White southerners were horrified. “It is believed by some, & feared by others,” Alabama senator John Walker reported from Washington, that Tallmadge’s amendment was “merely the entering wedge and that it points already to a total emancipation of the blacks.” Mississippi congressman Christopher Rankin accused his northern colleagues of brinksmanship: “You conduct us to an awful precipice, and hold us over it.” Underlining their commitment to slavery, southerners used their power in the Senate — where they held half the seats — to withhold statehood from Maine, which was seeking to separate itself from Massachusetts.

Constitutional Issues In the ensuing debate, southerners advanced three constitutional arguments.
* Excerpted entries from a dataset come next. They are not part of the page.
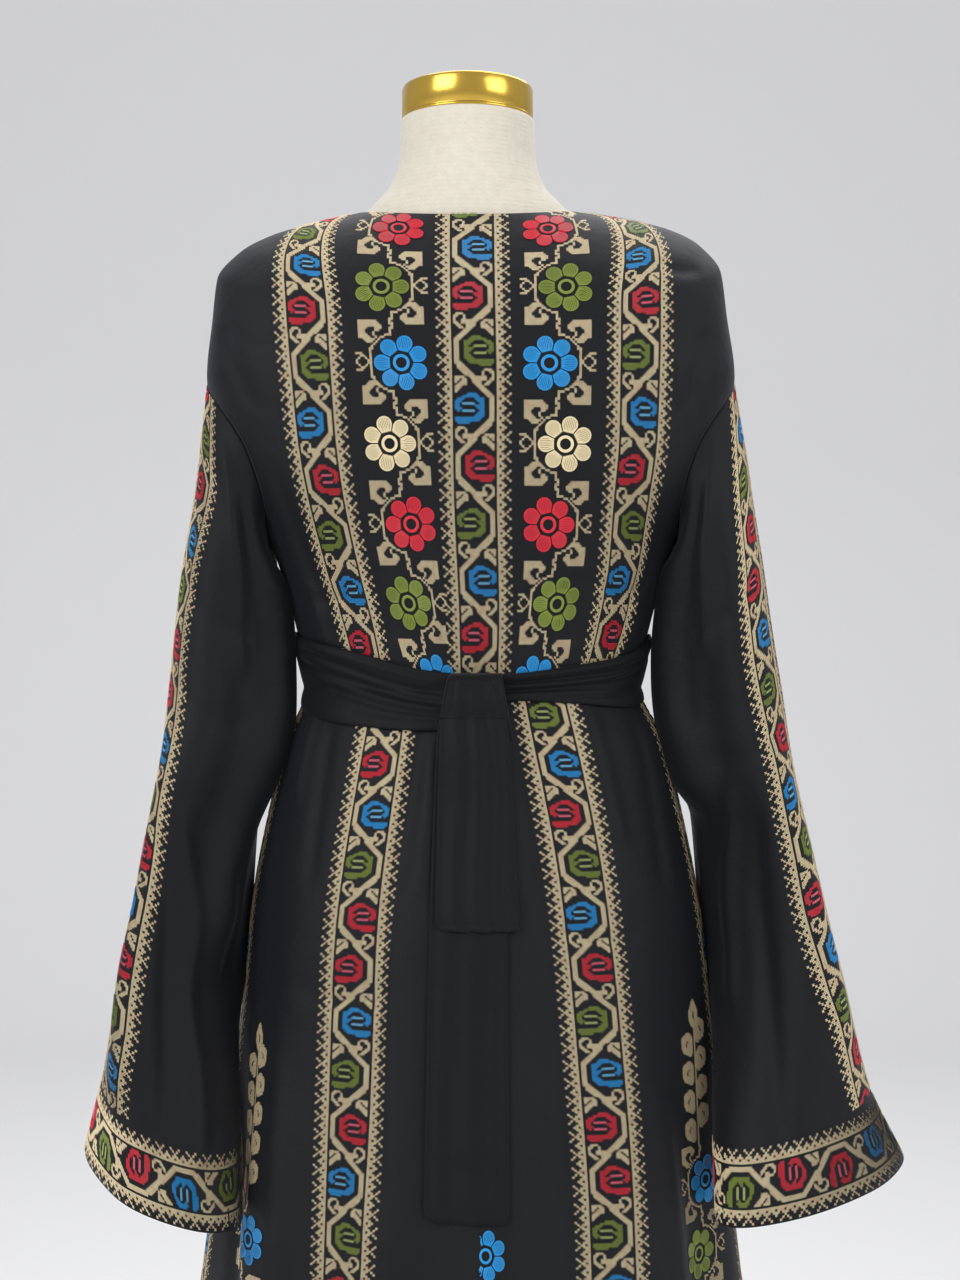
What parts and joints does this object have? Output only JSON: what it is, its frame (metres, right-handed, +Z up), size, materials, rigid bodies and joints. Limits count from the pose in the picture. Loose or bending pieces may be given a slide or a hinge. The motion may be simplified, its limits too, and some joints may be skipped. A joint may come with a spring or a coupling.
{
  "type": "thobe on limbless dress form",
  "caption": "Long black embroidered thobe with bell sleeves and a sash tied at the back, worn by a limbless dress form on a round base.",
  "frame": {"origin": "centre of the base's underside, on the floor", "axes": "+Z up, the garment's back faces -Y, +X to the right of somebody who looks at that back"},
  "size_m": [0.6514, 0.4914, 1.5293],
  "materials": {
    "crepe": "matt black crepe with a soft sheen",
    "sash_crepe": "matt black crepe",
    "linen": "plain linen weave stretched over the form",
    "gold_metal": "polished gold-coloured plating",
    "cream_thread": "cream embroidery thread",
    "red_thread": "red embroidery thread",
    "blue_thread": "blue embroidery thread",
    "green_thread": "olive green embroidery thread"
  },
  "bodies": {
    "root": {"bodice_back": "crepe", "bodice_front": "crepe", "sleeve_left": "crepe", "sleeve_right": "crepe", "skirt_back": "crepe", "skirt_front": "crepe", "sash_wrap": "sash_crepe", "sash_knot": "sash_crepe", "sash_tail_long": "sash_crepe", "sash_tail_short": "sash_crepe", "form_torso": "linen", "form_cap": "gold_metal", "form_pole": "gold_metal", "form_base": "gold_metal"}
  },
  "joints": []
}
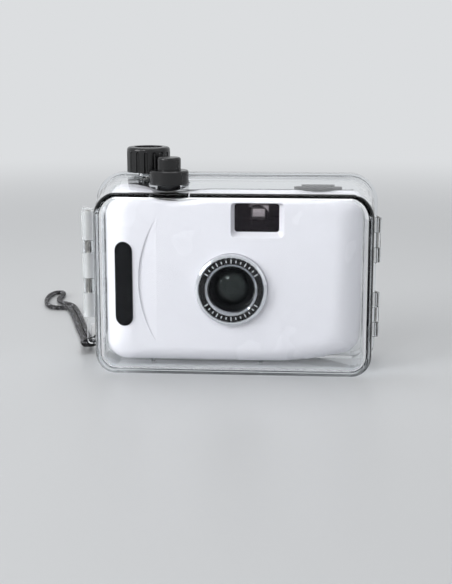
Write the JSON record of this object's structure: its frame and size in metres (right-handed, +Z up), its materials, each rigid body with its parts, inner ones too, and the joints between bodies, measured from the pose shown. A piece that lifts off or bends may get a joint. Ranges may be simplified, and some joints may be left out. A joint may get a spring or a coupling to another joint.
{
  "type": "underwater film camera",
  "caption": "Small film camera in a clear two-part waterproof housing with a winding knob, shutter button, side latch and wrist strap.",
  "frame": {"origin": "middle of the housing's flat resting face", "axes": "+X along the front towards the hinge side, +Y from the lens side to the back, +Z up"},
  "size_m": [0.1806, 0.1724, 0.0971],
  "materials": {
    "clear": "polished clear plastic",
    "white": "satin moulded",
    "knobs": "satin moulded",
    "black": "fine matte",
    "gloss_black": "polished",
    "chrome": "bright plated",
    "steel": "bright",
    "plate": "satin black",
    "rubber": "matte",
    "optical": "polished",
    "dial": "matte",
    "string": "woven"
  },
  "bodies": {
    "housing": {"housing_front_shell": "clear", "hinge_pins": "steel", "latch_pin": "steel", "shutter_collar": "knobs", "shutter_seal": "rubber", "winding_seal": "rubber", "plunger_spring": "steel", "front_cover": "white", "grip_insert": "gloss_black", "lens_bezel": "chrome", "lens_ring": "gloss_black", "lens_cup": "black", "front_lens": "optical", "lens_board": "black", "shutter_pin": "steel", "rear_lens": "optical", "viewfinder_window": "optical", "viewfinder_tube": "black", "viewfinder_eyepiece": "optical", "film_body": "black", "release_spring": "steel", "counter_window": "optical", "back_hinge_pin": "steel", "cover_screws": "steel", "strap_string": "string", "strap_crimp": "black", "strap_loop": "string"},
    "housing_back": {"housing_back_shell": "clear", "housing_gasket": "rubber"},
    "latch": {"latch_lever": "clear"},
    "winding": {"winding_knob": "knobs", "winding_shaft": "steel", "winding_dog": "black"},
    "spool": {"take_up_spool": "black", "advance_wheel": "black", "spool_gear": "black", "counter_finger": "black"},
    "idler": {"idler_gear": "black"},
    "sprocket": {"film_sprocket": "black"},
    "counter": {"counter_dial": "dial"},
    "shutter_button": {"shutter_cap": "knobs", "plunger_shaft": "steel", "plunger_clip": "steel"},
    "release": {"release_button": "black"},
    "blade": {"shutter_blade": "steel"},
    "rewind": {"rewind_knob": "black", "rewind_fork": "black"},
    "back_door": {"camera_back": "black", "pressure_plate": "plate", "pressure_spring": "steel"}
  },
  "joints": [
    {"name": "latch_turn", "type": "hinge", "parent": "housing", "child": "latch", "pos_m": [-0.0661, 0.003, 0.044], "axis": [0, 0, 1], "range_deg": [0, 110]},
    {"name": "housing_open", "type": "hinge", "parent": "housing", "child": "housing_back", "pos_m": [0.0629, 0.0093, 0.04], "axis": [0, 0, -1], "range_deg": [0, 110]},
    {"name": "back_door_open", "type": "hinge", "parent": "housing", "child": "back_door", "pos_m": [0.0546, 0.0162, 0.036], "axis": [0, 0, -1], "range_deg": [0, 95]},
    {"name": "winding_turn", "type": "hinge", "parent": "housing", "child": "winding", "pos_m": [-0.0388, 0.0046, 0.09], "axis": [0, 0, 1], "continuous": true},
    {"name": "spool_turn", "type": "hinge", "parent": "housing", "child": "spool", "pos_m": [-0.0388, 0.0046, 0.04], "axis": [0, 0, 1], "continuous": true},
    {"name": "idler_turn", "type": "hinge", "parent": "housing", "child": "idler", "pos_m": [-0.02992, 0.00238, 0.01], "axis": [0, 0, 1], "continuous": true},
    {"name": "sprocket_turn", "type": "hinge", "parent": "housing", "child": "sprocket", "pos_m": [-0.0258, 0.009, 0.038], "axis": [0, 0, 1], "continuous": true},
    {"name": "counter_turn", "type": "hinge", "parent": "housing", "child": "counter", "pos_m": [-0.0222, 0.0058, 0.072], "axis": [0, 0, -1], "continuous": true},
    {"name": "shutter_press", "type": "slide", "parent": "housing", "child": "shutter_button", "axis": [0, 0, -1], "range_m": [0, 0.0024], "stiffness_N_per_m": 500, "springref_m": -0.002, "deforming": ["plunger_spring"]},
    {"name": "release_press", "type": "slide", "parent": "housing", "child": "release", "axis": [0, 0, -1], "range_m": [0, 0.0024], "stiffness_N_per_m": 300, "springref_m": -0.001, "deforming": ["release_spring"]},
    {"name": "blade_swing", "type": "hinge", "parent": "housing", "child": "blade", "pos_m": [-0.007, -0.0102, 0.0424], "axis": [0, 1, 0], "range_deg": [0, 50], "stiffness_Nm_per_rad": 0.0003, "springref_deg": -11.46},
    {"name": "rewind_turn", "type": "hinge", "parent": "housing", "child": "rewind", "pos_m": [0.0361, 0.0014, 0.075], "axis": [0, 0, 1], "continuous": true}
  ],
  "couplings": [
    {"joint": "spool_turn", "follows": "winding_turn", "ratio": 1},
    {"joint": "idler_turn", "follows": "winding_turn", "ratio": -1.5},
    {"joint": "sprocket_turn", "follows": "winding_turn", "ratio": 1.3333},
    {"joint": "counter_turn", "follows": "winding_turn", "ratio": 0.025},
    {"joint": "release_press", "follows": "shutter_press", "ratio": 1},
    {"joint": "back_door_open", "follows": "housing_open", "ratio": 0.85}
  ]
}
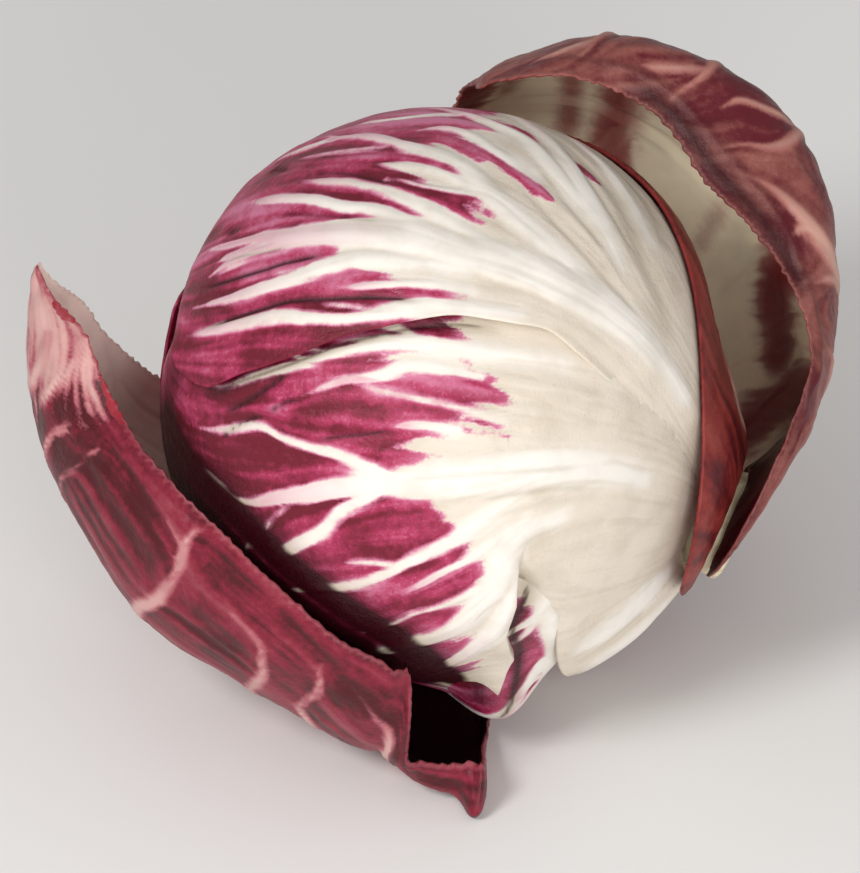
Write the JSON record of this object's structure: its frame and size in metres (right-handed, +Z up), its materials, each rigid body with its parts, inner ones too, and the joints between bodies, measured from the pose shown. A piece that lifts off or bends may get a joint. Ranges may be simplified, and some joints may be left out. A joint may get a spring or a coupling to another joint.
{
  "type": "radicchio head",
  "caption": "Round head of red radicchio lying on its side: tight wrapped leaves with white ribs, a cut stem, and loose curled outer leaves.",
  "frame": {"origin": "centre of the bounding box, on the surface that the head rests on", "axes": "+Z up; +X along the head's length, toward the stem end; -Y toward the front of the head"},
  "size_m": [0.1466, 0.1233, 0.1087],
  "materials": {
    "white_ribbed_leaf": "satin leaf, white ribs over purple",
    "purple_leaf": "satin leaf, purple with white ribs",
    "burgundy_leaf": "satin leaf, burgundy outside and cream inside",
    "inner_leaf": "satin leaf",
    "pale_heart": "moist pale leaf",
    "cut_stem": "matte cut plant core"
  },
  "bodies": {
    "root": {"stem": "cut_stem", "heart_bud": "pale_heart", "inner_leaf_1": "inner_leaf", "inner_leaf_2": "inner_leaf", "inner_leaf_3": "inner_leaf", "inner_leaf_4": "inner_leaf", "inner_leaf_5": "inner_leaf", "inner_leaf_6": "inner_leaf", "inner_leaf_7": "inner_leaf", "inner_leaf_8": "inner_leaf", "wrapper_under": "purple_leaf", "wrapper_upper": "white_ribbed_leaf", "wrapper_front": "white_ribbed_leaf", "wrapper_back": "purple_leaf", "wrapper_lower": "purple_leaf", "wrapper_rear_loose": "burgundy_leaf", "leaf_stub": "white_ribbed_leaf", "outer_leaf_rear": "burgundy_leaf", "outer_leaf_front": "burgundy_leaf"}
  },
  "joints": []
}
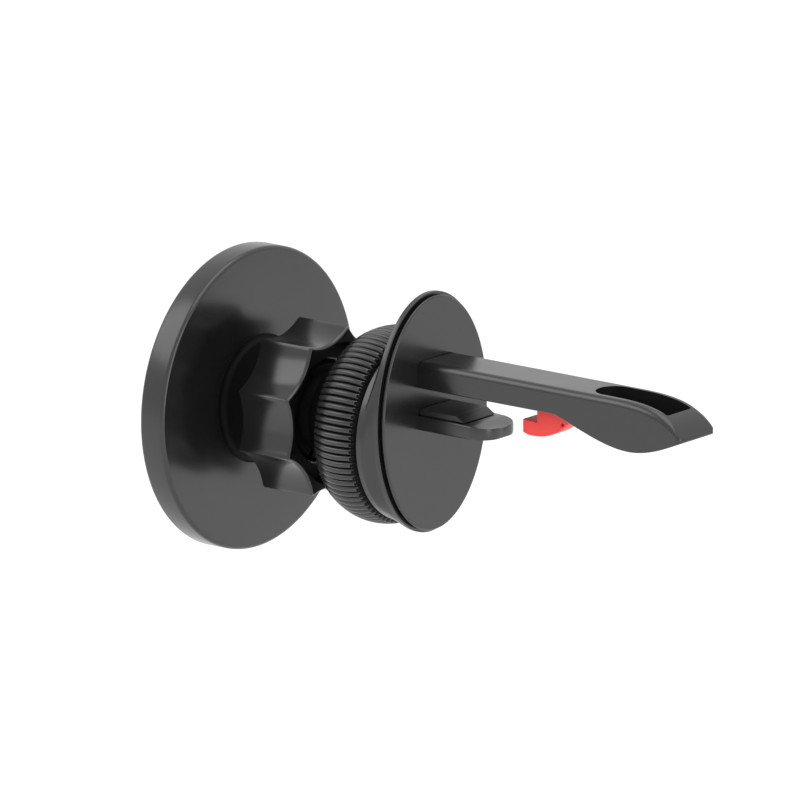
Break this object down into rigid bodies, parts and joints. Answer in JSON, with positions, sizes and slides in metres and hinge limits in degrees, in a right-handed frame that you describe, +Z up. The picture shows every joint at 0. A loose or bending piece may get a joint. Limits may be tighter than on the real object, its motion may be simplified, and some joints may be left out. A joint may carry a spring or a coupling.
{
  "type": "car phone mount",
  "caption": "Magnetic car phone mount with a round head on a ball joint, a star lock nut, a knurled ring and a hook arm that clips to an air vent.",
  "frame": {"origin": "on the knurled ring's axis, at the front face of the oval plate that rests on the air vent", "axes": "+X along the ring's axis into the vent, +Z up; the round head faces -X"},
  "size_m": [0.106, 0.056, 0.056],
  "materials": {
    "black_plastic": "satin moulded ABS",
    "ring_plastic": "satin moulded, knurled",
    "soft_pad": "matt silicone",
    "cover_plastic": "satin",
    "claw_red": "semi-gloss moulded",
    "pom_white": "acetal, smooth",
    "screw_steel": "zinc plated",
    "iron": "nickel plated sheet",
    "magnet": "nickel plated",
    "tape": "foam tape"
  },
  "bodies": {
    "clip": {"base_plate": "black_plastic", "tongue_pad": "soft_pad", "rear_cap": "black_plastic", "cap_screws": "screw_steel", "ball_stud": "black_plastic", "ball_screw": "screw_steel", "thrust_washer": "pom_white"},
    "ring": {"knurled_ring": "ring_plastic", "drive_nut": "pom_white"},
    "arm": {"hook_arm": "black_plastic", "thread_shoe": "pom_white", "shoe_screws": "screw_steel", "hook_claw": "claw_red", "claw_pin": "screw_steel"},
    "cup": {"friction_cup": "pom_white"},
    "seat": {"friction_ring": "pom_white"},
    "head": {"head_shell": "black_plastic", "ball_socket": "black_plastic", "socket_screws": "screw_steel", "magnet_carrier": "cover_plastic", "back_iron": "iron", "ring_magnets": "magnet", "head_cover": "cover_plastic", "pad_tape": "tape", "face_pad": "soft_pad"},
    "wedge": {"compression_ring": "pom_white"},
    "nut": {"star_nut": "black_plastic"}
  },
  "joints": [
    {"name": "ring_turn", "type": "hinge", "parent": "clip", "child": "ring", "pos_m": [-0.0106, 0, 0], "axis": [1, 0, 0], "range_deg": [-300, 300]},
    {"name": "arm_slide", "type": "slide", "parent": "clip", "child": "arm", "axis": [1, 0, 0], "range_m": [-0.0025, 0.0025]},
    {"name": "ball_yaw", "type": "hinge", "parent": "clip", "child": "cup", "pos_m": [-0.0295, 0, 0], "axis": [0, 0, 1], "range_deg": [-11, 11]},
    {"name": "ball_pitch", "type": "hinge", "parent": "cup", "child": "seat", "pos_m": [-0.0295, 0, 0], "axis": [0, 1, 0], "range_deg": [-11, 11]},
    {"name": "head_spin", "type": "hinge", "parent": "seat", "child": "head", "pos_m": [-0.0295, 0, 0], "axis": [1, 0, 0], "continuous": true},
    {"name": "nut_turn", "type": "hinge", "parent": "wedge", "child": "nut", "pos_m": [-0.0279, 0, 0], "axis": [1, 0, 0], "range_deg": [0, 90]},
    {"name": "nut_feed", "type": "slide", "parent": "head", "child": "wedge", "axis": [1, 0, 0], "range_m": [0, 0.0004]}
  ],
  "couplings": [
    {"joint": "arm_slide", "follows": "ring_turn", "m_per_rad": 0.00047746},
    {"joint": "nut_feed", "follows": "nut_turn", "m_per_rad": 0.00025465}
  ]
}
First, they invoked the principle of “equal rights,” arguing that Congress could not impose conditions on Missouri that it had not imposed on other territories. Second, they maintained that the Constitution guaranteed a state’s sovereignty with respect to its internal affairs and domestic institutions, such as slavery and marriage. Finally, they insisted that Congress had no authority to infringe on the property rights of individual slaveholders. Beyond those arguments, southern leaders defended human bondage. Downplaying the proposition that slavery was a “necessary evil,” they now justified slavery on religious grounds. “Christ himself gave a sanction to slavery,” declared Senator William Smith of South Carolina. “If it be offensive and sinful to own slaves,” a prominent Mississippi Methodist added, “I wish someone would just put his finger on the place in Holy Writ.”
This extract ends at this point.